Rabbi Zilber received amnesty after Stalin's death in 1953, and returned to Kazan. While not openly violating state rules, in 1960 the KGB started harassing him, making a cover story about the sorry children of a religiously fanatic father who makes them suffer for Jewish laws etc. A large gathering was announced in the school where he taught and in the school where his wife taught. He was barred from his teaching job, and the KGB also attempted to take his children away from him, and promising his wife an apartment and a quiet life if she would agree to a divorce.
When he received an invitation for an interview in the KGB, Yitzchok Zilber fled from Kazan, and after a long journey stayed in Tashkent and was able to move his family there a short time later. The family tried to emigrate to Israel, but was refused for years, until they finally received permission and emigrated in 1972.

== Life in Israel ==

When he arrived in Israel, Rabbi Zilber found that the vast majority of Russian-speaking Jews were not observant and for the most part, completely ignorant, of Jewish law and tradition.
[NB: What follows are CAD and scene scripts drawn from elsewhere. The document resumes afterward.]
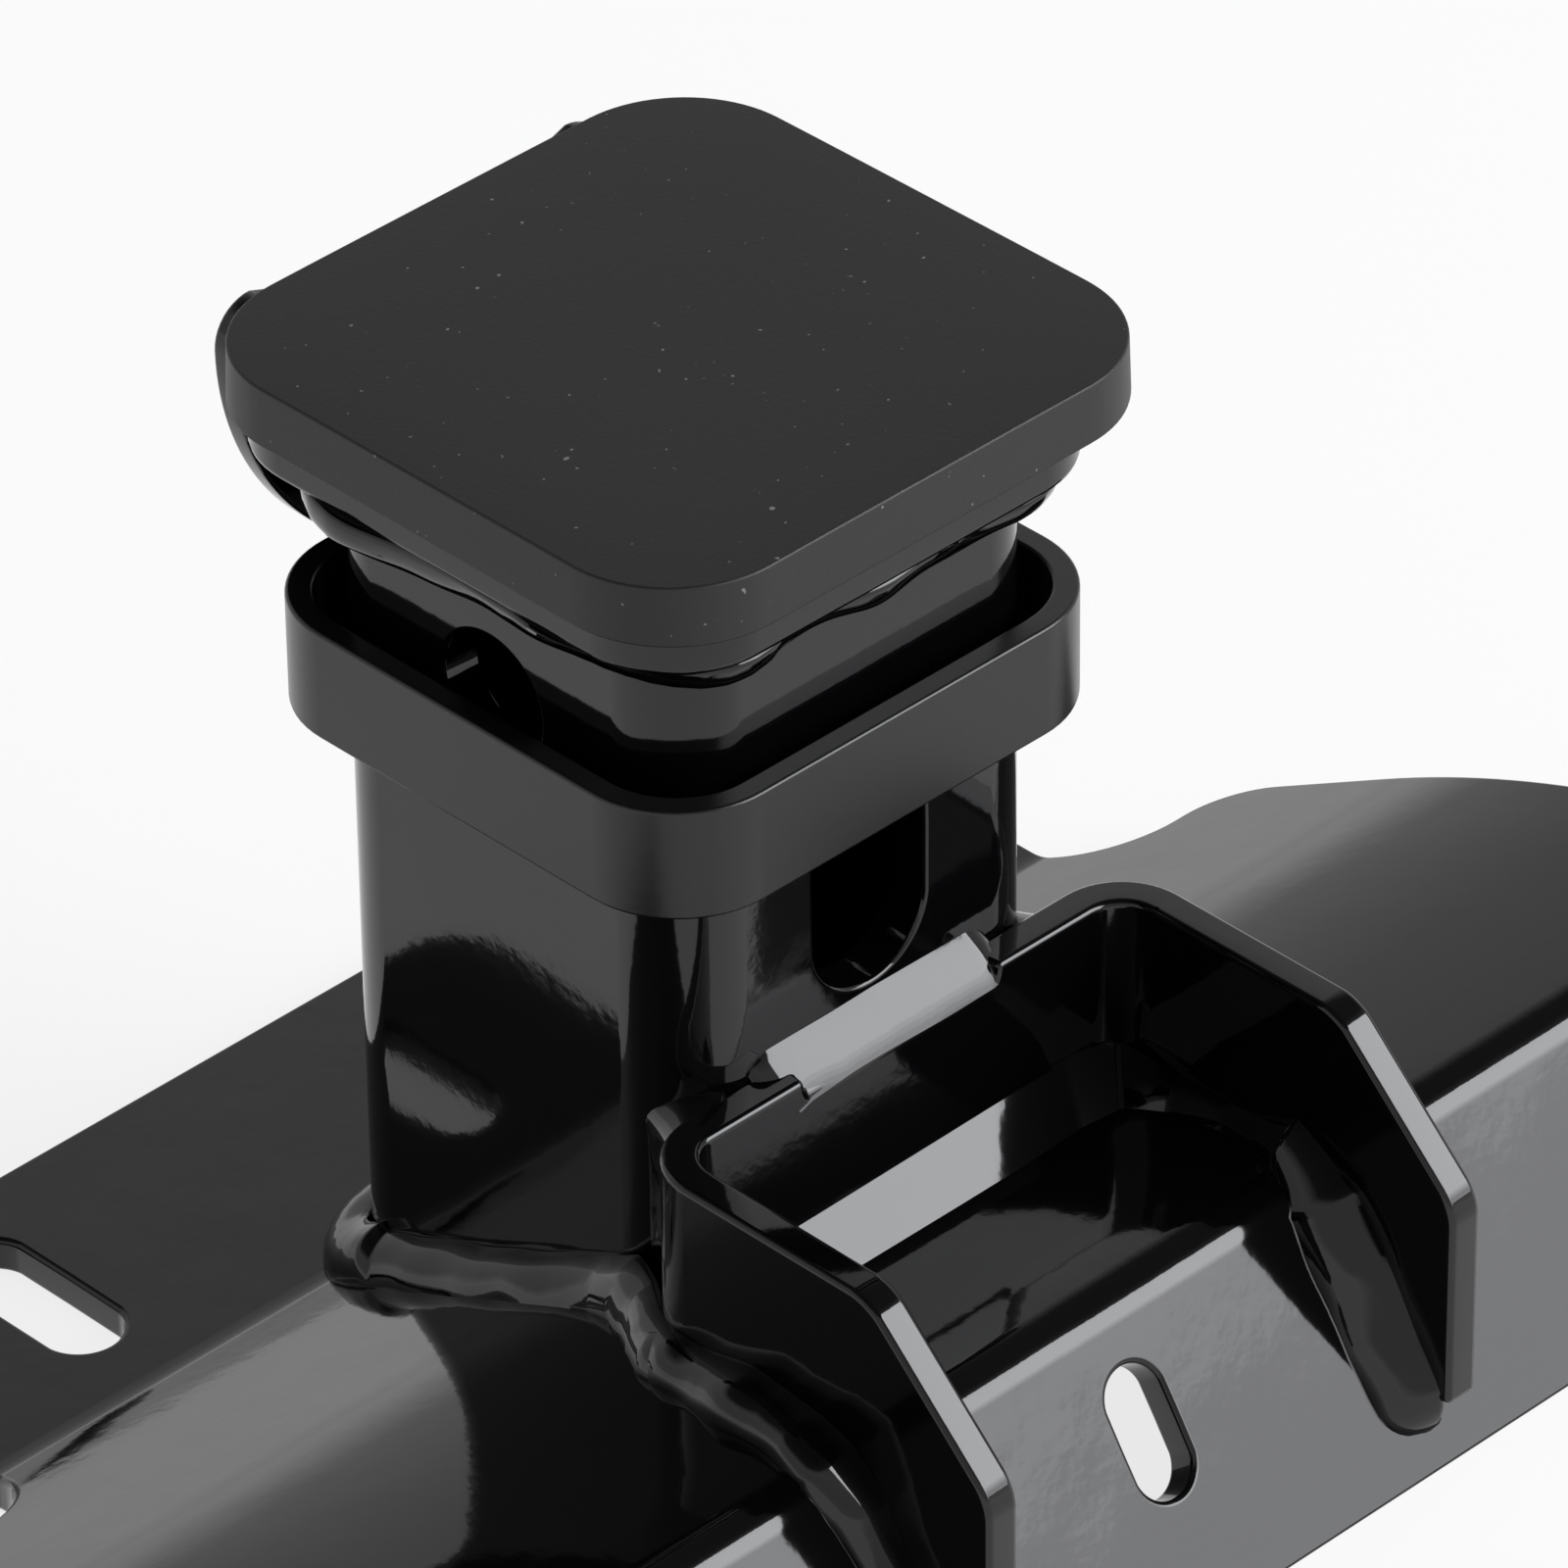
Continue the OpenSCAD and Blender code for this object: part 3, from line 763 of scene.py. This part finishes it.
class HITCH_OT_rear_tab(PieceOperator, bpy.types.Operator):
    """Cuts the tab that stands behind the cap, with its shoulders and its curved sides"""
    bl_idname = "hitch.rear_tab"
    bl_label = "Rear tab"

    def execute(self, context):
        t = context.scene.hitch_tube
        low, top, half = TAB[0].z, TAB[1].z - t.tab_sag, TAB[1].x
        y = TAB[0].y - AXIS_Y
        side_z = top - t.tab_shoulder
        fall = math.asin((side_z - low) / t.tab_side)
        foot = half - t.tab_side * (1 - math.cos(fall))
        tab = draw("tab_plate", at(0, y, low), [
            run(-foot, 0, 0),
            turn(math.degrees(fall), at(t.tab_side - half, y, side_z), 24),
            turn(90, at(t.tab_shoulder - half, y, side_z), 10),
            run(t.tab_shoulder, 0, -t.tab_dip),
            run(half - 2 * t.tab_shoulder, 0, 0)], (0, 1, 0))
        modify(tab, "MIRROR", use_axis=(True, False, False))
        pull(tab, (0, TAB[1].y - TAB[0].y, 0), fill=True)
        outward(tab)
        round_edges(tab, t.edge)
        finish(tab, "receiver", ["rear_tab"],
               finish_named("gloss_black_powder_coat", gloss_powder_coat))
        return {"FINISHED"}


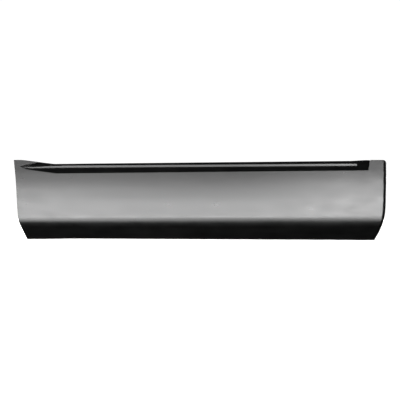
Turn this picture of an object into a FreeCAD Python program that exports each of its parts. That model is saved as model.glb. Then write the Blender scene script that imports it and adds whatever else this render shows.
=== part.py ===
"""Lower molding of a left front car door: one injection-moulded panel with its retainer clips.

Frame: +X runs along the door towards the rear of the car, +Y points into the car and +Z is up. The
plane Y = 0 is the door skin that the rim of the molding touches. The origin is the axis of the
central locating pin, halfway along the molding and halfway up it.
"""
import FreeCAD, Part
import math
import os
import re
import Sketcher
from FreeCAD import Placement, Rotation, Vector

SIZES = {
    # Panel as seen from the front
    "length": 1056.5,
    "height": 227.0,
    "waist_drop": 63.5,
    "waist_inset": 8.9,
    "waist_radius": 700.0,
    "left_knee_rise": 55.5,
    "left_knee_inset": 16.5,
    "left_knee_radius": 78.0,
    "left_foot_inset": 37.8,
    "left_foot_rise": 2.3,
    "bow_inset": 188.0,
    "bow_rise": 3.8,
    "right_foot_inset": 32.9,
    "right_knee_rise": 51.3,
    "right_knee_inset": 7.5,
    "right_knee_radius": 200.0,
    "ear_length": 24.5,
    "ramp_end": 112.5,
    "ramp_drop": 11.0,
    "ramp_radius": 80.0,
    "crown_inset": 443.0,
    "crown_drop": 6.6,
    "pillar_ramp_end": 99.0,
    "pillar_ramp_drop": 2.3,
    "pillar_ramp_start": 60.0,
    "top_corner_radius": 12.0,
    # Section of the panel, with depths measured out from the door skin
    "wall": 3.0,
    "top_depth": 17.2,
    "break_depth": 37.3,
    "break_drop": 76.0,
    "face_radius": 460.0,
    "bend_depth": 43.0,
    "bend_rise": 52.0,
    "bend_radius": 60.0,
    "foot_depth": 13.0,
    "rolled_radius": 11.0,
    "edge_radius": 1.6,
    # Channel along the top edge: a shoulder that slopes back from the face, climbing to the rear
    "channel_drop": 34.4,
    "channel_climb": 0.0066,
    "channel_slope": 0.756,
    "channel_start": 121.5,
    "channel_end": 55.0,
    "channel_end_lean": 14.3,
    "channel_tool_out": 4.0,
    "channel_tool_up": 3.7,
    # Pointed front tip of the channel, where the shoulder rises to the face
    "tip_inset": 19.5,
    "tip_drop": 17.6,
    "tip_length": 18.5,
    "tip_low_drop": 29.5,
    "tip_root_drop": 17.0,
    "tip_root_sink": 4.7,
    "tip_high_drop": 11.8,
    "tip_proud": 1.2,
    "tip_sink": 0.3,
    # Raised bead in the channel, growing out of its tip, with a jog near its front end
    "bead_tall": 6.2,
    "bead_tilt": 0.16,
    "bead_up": 17.9,
    "bead_proud": 4.6,
    "bead_root": 1.2,
    "bead_end": 85.0,
    "bead_tip_inset": 26.0,
    "bead_tip_tall": 0.8,
    "bead_tip_drop": 20.7,
    "bead_tip_front": 21.9,
    "bead_tip_root": 19.6,
    "bead_neck_inset": 54.0,
    "bead_neck_tall": 3.8,
    "bead_neck_drop": 22.1,
    "bead_neck_front": 21.4,
    "bead_neck_root": 17.2,
    "bead_jog_inset": 93.5,
    "bead_jog_tall": 4.8,
    "bead_jog_drop": 20.4,
    "bead_jog_front": 19.6,
    "bead_jog_root": 13.3,
    "bead_jog_length": 60.0,
    # Clip towers in two staggered rows
    "upper_clips": 5.0,
    "upper_row_up": 58.0,
    "lower_row_down": 46.0,
    "row_margin": 93.25,
    "tower_width": 26.0,
    "tower_tall": 24.0,
    "tower_wall": 2.0,
    "tower_plate": 2.5,
    "tower_standoff": 6.0,
    # Retainer clips
    "clip_foot_radius": 8.0,
    "clip_foot": 1.6,
    "clip_play": 0.2,
    "clip_neck_radius": 3.4,
    "clip_collar": 1.4,
    "clip_stem_radius": 3.0,
    "clip_seal_radius": 9.0,
    "clip_seal": 2.0,
    "clip_seal_rim": 0.7,
    "clip_shank": 1.2,
    "clip_barb_radius": 4.6,
    "clip_barb_at": 4.0,
    "clip_reach": 14.0,
    "clip_tip_radius": 1.6,
    "clip_split": 1.4,
    # Ribs on the back
    "rib_thickness": 1.8,
    "rib_depth": 20.0,
    # Locating pins on cross fins
    "pin_radius": 4.0,
    "pin_reach": 10.0,
    "pin_chamfer": 1.2,
    "pin_column_radius": 5.5,
    "pin_fin": 24.0,
    "pin_fin_standoff": 2.0,
    "second_pin_at": 380.0,
    # Screw holes in the bottom flange
    "flange_hole_radius": 2.75,
    "flange_hole_inset": 5.5,
    "flange_hole_margin": 153.25,
    "flange_holes": 4.0,
    # Stock by which cutting tools run past the panel
    "overrun": 16.0,
}

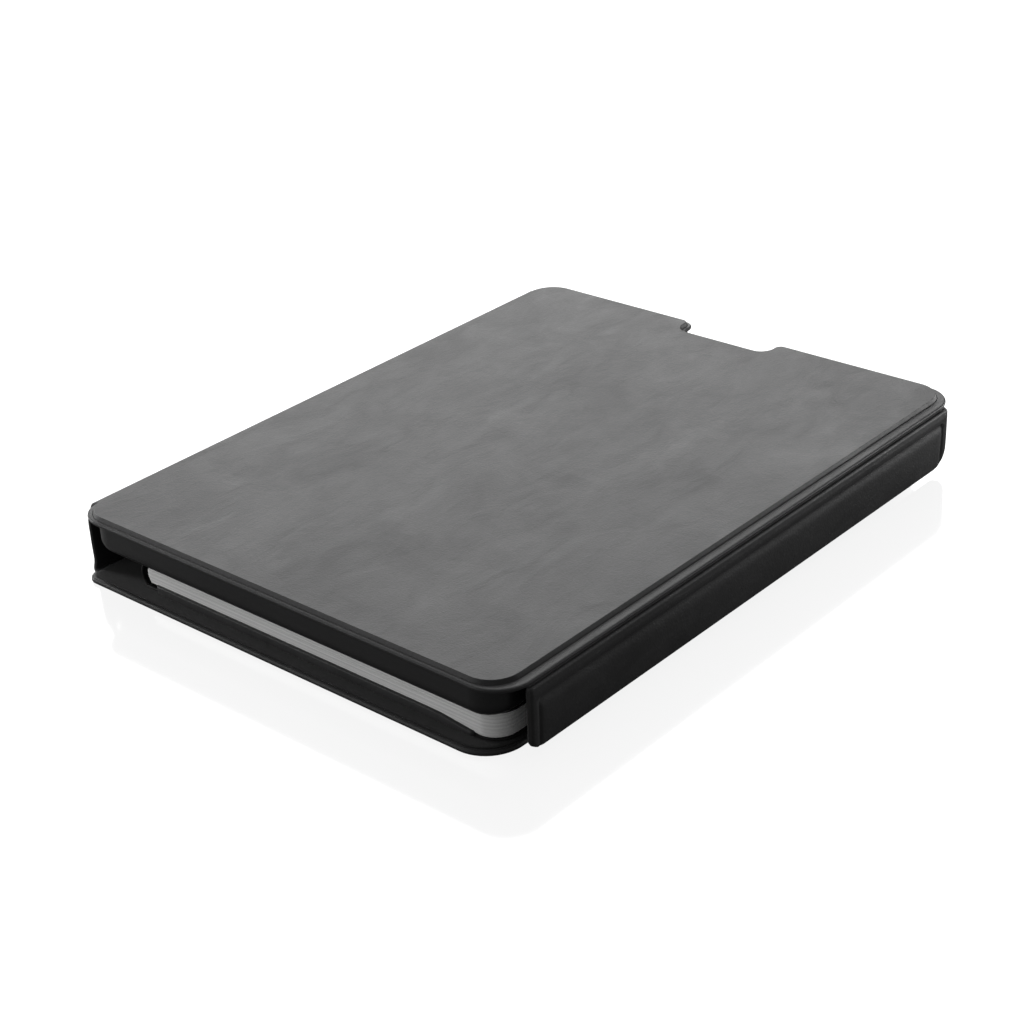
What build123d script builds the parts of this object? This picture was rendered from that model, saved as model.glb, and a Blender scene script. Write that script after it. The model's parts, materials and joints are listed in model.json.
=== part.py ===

He undertook to change this situation, and began teaching extensively throughout the country as well as organizing circumcisions, since the Israeli rabbinate was not as yet prepared for such a large number of immigrants who needed to have a circumcision performed.
Rabbi Zilber worked tirelessly to help Russian women receive gittin (bills of divorce) after being abandoned by their husbands. Many of them were "complicated by the fact that the partners of the broken marriage were often living in different countries, and locating them was far from easy". However locating them was often necessary to comply with Jewish law. Often this was meant endless efforts, exquisite inventiveness, and (as he puts it in his autobiography) "a large dose of Divine providence". At the end of his autobiography he shares a sample from his "impressing collection of unusual stories" that came out of this endeavor.

He was available to everyone who came to seek his advice, which led to his fame in certain circles as "the father of Russian Jewry." Rabbi Zilber taught in Russian organizations such as Dvar Yerushalayim, Torat Haim, the Russian division of Ohr Somayach, Shuvu, and Shvut Ami. In 2000, he established the Toldos Yeshurun organization to provide Jewish education to the secular Russian Jews, which continues his work today, under the guidance of his only son, Rabbi Ben Tzion Zilber.

Rabbi Yitzchok Zilber died in 2004, on the 8th of Av, and his funeral took place on the eve of Tisha b'Av (the Ninth of Av), the greatest day of tragedy in Jewish history.

== Influence ==

Rabbi Yitzchok Zilber's books – especially his autobiography To Remain A Jew, his Talks on Torah, a collection of essays on the weekly Torah portion, The Fire will not burn you – are very popular among Russian-speaking Jews and have inspired many to return to their Jewish heritage and become baalei teshuva or learn more about Judaism.
His extensive teaching and personal guidance has brought thousands of Russian-speaking Jews to observance, and transformed large parts of secular Russian Jews into religious communities. The vast majority of Russian-speaking Rabbis, Torah teachers and Jewish leaders today are either his students or students of his students. His son is Rabbi Ben Zion Zilber a teacher and adviser to Russian Jews.
His sons-in-law are Rabbi Avraham Kooperman, teacher in the Mir Yeshiva, Rabbi Chaim Zavdi, a mashgiach ruchani, and Rabbi Yosef Shvinger, director of a State organization governing holy places in the land of Israel.